Хайданов по традиции сунул разбуженному дворнику двадцать копеек, и они поднялись по черной лестнице, припахивавшей помоями и кошками. Две огромные Стазины комнаты встретили их сероватым светом летней ночи без теней, и они оба замерли на какое-то мгновенье у окна бесплотными, словно несуществующими призраками.
– Ты успеешь собраться? – одними губами спросил Николай.
– Давно собралась.
Тогда он поставил прямо на широкий подоконник бутылку красного «Абрау», а Стази достала из буфета половинку черного хлеба. Разумеется, не так хотелось бы ей провести эту последнюю ночь в Ленинграде, но, с другой стороны, было нечто библейское в этом скупом и откровенном сближении двух людей. И Хайданов, прекрасно понимавший, что она его не любит, что просто ему выпала счастливая карта оказаться в нужное время в нужном месте, что всему причиной только война, никак не выдавал своего нетерпения. И молча, сурово и спокойно глотал теплое вино, откусывал и медленно жевал подсохший хлеб, глядя не на Стази, а куда-то вправо, где над Петропавловской крепостью тускло светило неугасимое летнее солнце.
– Ты прости меня, девочка моя, – наконец вымолвил он, уже смыкая руки на ее гибкой пояснице. – Прости за эту нелепую ночь.
– Надо бы ответить: Бог простит, Коля, а я отвечу, увы, война все спишет.
И июльское солнце все-таки погасло для них.
Через пару часов, которые жаль было отдавать сну, они поднялись и, закутанные в одну простыню, снова сели на подоконник. По Ленина промаршировала не в ногу колонна демократической армии по обороне Ленинграда, еще не получившей своего исконного названия ополченцев.

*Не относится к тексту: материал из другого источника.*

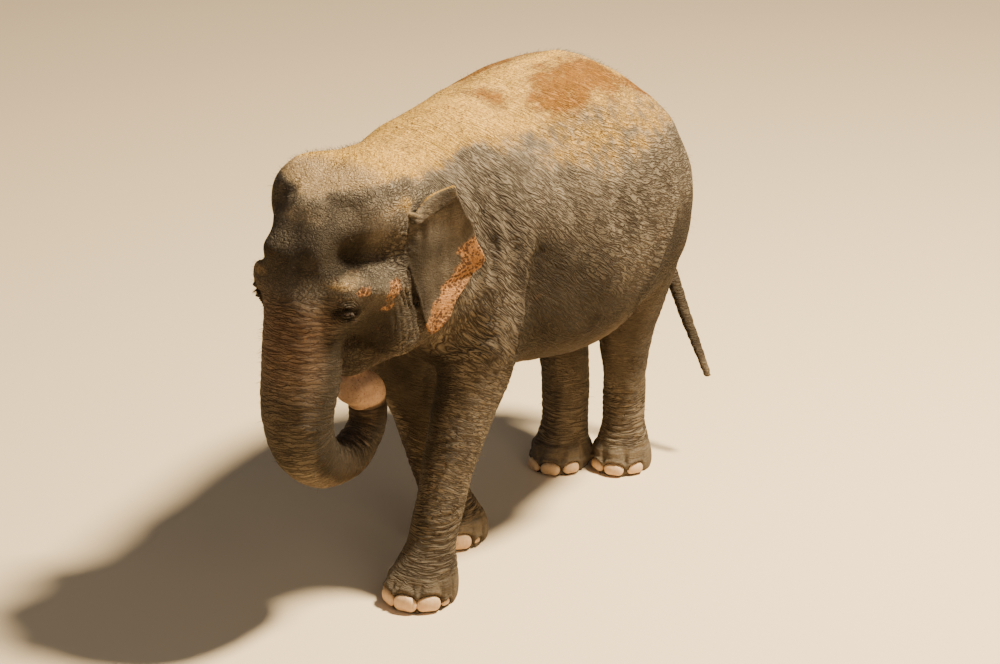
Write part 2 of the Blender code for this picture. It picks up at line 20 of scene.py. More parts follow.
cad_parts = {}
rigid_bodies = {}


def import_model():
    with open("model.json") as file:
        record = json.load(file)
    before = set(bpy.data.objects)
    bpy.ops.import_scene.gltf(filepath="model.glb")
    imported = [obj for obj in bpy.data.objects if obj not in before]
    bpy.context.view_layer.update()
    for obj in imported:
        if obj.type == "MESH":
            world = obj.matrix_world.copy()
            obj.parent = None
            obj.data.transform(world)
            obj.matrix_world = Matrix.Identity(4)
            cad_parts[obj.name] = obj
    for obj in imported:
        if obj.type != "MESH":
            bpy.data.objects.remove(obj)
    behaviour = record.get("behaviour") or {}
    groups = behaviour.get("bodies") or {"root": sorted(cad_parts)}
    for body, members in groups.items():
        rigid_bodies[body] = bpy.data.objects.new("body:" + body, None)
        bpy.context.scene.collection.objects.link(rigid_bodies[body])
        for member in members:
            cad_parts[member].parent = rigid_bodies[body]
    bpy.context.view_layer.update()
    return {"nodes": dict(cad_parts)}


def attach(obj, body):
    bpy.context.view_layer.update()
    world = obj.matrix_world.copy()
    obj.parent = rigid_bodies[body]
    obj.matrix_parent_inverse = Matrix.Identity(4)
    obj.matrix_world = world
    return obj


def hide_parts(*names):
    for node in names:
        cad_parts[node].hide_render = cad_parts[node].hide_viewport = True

– Надеюсь, их отправят не на юг, а на перешеек, – закуривая, промолвил Хайданов, – там полно старичья, богемы, а барон[28], я думаю, особо зверствовать не станет. – Он неожиданно до боли сжал Стасины скулы своими железными пальцами. – Конечно, мне надо было, надо было добиться, чтобы и тебя туда же! Но у тебя нет финского, черт! И запомни, что я тебе скажу сейчас. Никогда и никуда без нужды не лезь. Обращать на себя внимание ни в каком смысле не нужно. Не показывай, что много знаешь, ссутулься, уйди в себя, стань серой мышью, исполняй приказы – и не более. Под пули не лезь, но и не прячься особо – живей останешься. О Ленинграде забудь… забудь, Славушка! И не возвращайся сюда, здесь будет плохо, они рвутся сюда и дорвутся, и за последствия никто уже не отвечает.
– Я знаю, – вырвалось у Стази.
– Знаешь?!
– Чувствую. Понимаешь, иногда я иду по улице и вдруг остановлюсь и едва не вскрикну. Ад дышит мне в лицо. Это трудно объяснить, но это так! Я слишком люблю этот город, я родилась в нем, мои предки родились в нем, их души здесь всегда, и они не обманывают… и я не обманываюсь. Я не знаю, что будет со страной, с Советами, но мы… но нам… нам выпадет что-то особенное, что-то такое жуткое, Коленька… Береги себя. А еще напоследок скажи мне правду: ведь тех наших мальчишек, что послали лыжниками в Финляндию, убили впустую?
Хайданов бросил окурок в пустую бутылку.
– Я тебе так отвечу. Знаешь ли ты, что парткомы всех институтов города были обязаны запретить своим студентам общаться и даже просто разговаривать с ранеными красноармейцами, находящимися на излечении в ленинградских госпиталях и выздоравливающими в госпитальных парках? Знаешь? Вот тебе и ответ.
– Я не знала о приказе, но помню, когда мы шли мимо сада Нечаевской больницы, то увидели там много раненых, кто без ноги, кто в лубках, и мы с девочками бросились к ним – просто сказать несколько слов, ласковых, сердечных слов нашей благодарности, сочувствия… Мальчишки выглядели такими грустными, такими… затравленными. И только мы прижались к решетке, заулыбались, протянули руки, как санитары с бранью стали орать на нас, и тут же патруль снаружи принялся отдирать наши руки от прутьев. Это было унизительно, мерзко, но гораздо мерзостнее было сознание того, что нам, русским студенткам, запрещают разговаривать с русскими воинами только потому, что их, видишь ли, отправили на фронт одетых не по-зимнему, не подготовленными технически. Вдруг мы узнаем, как героически крошечный народ защищал свою маленькую страну!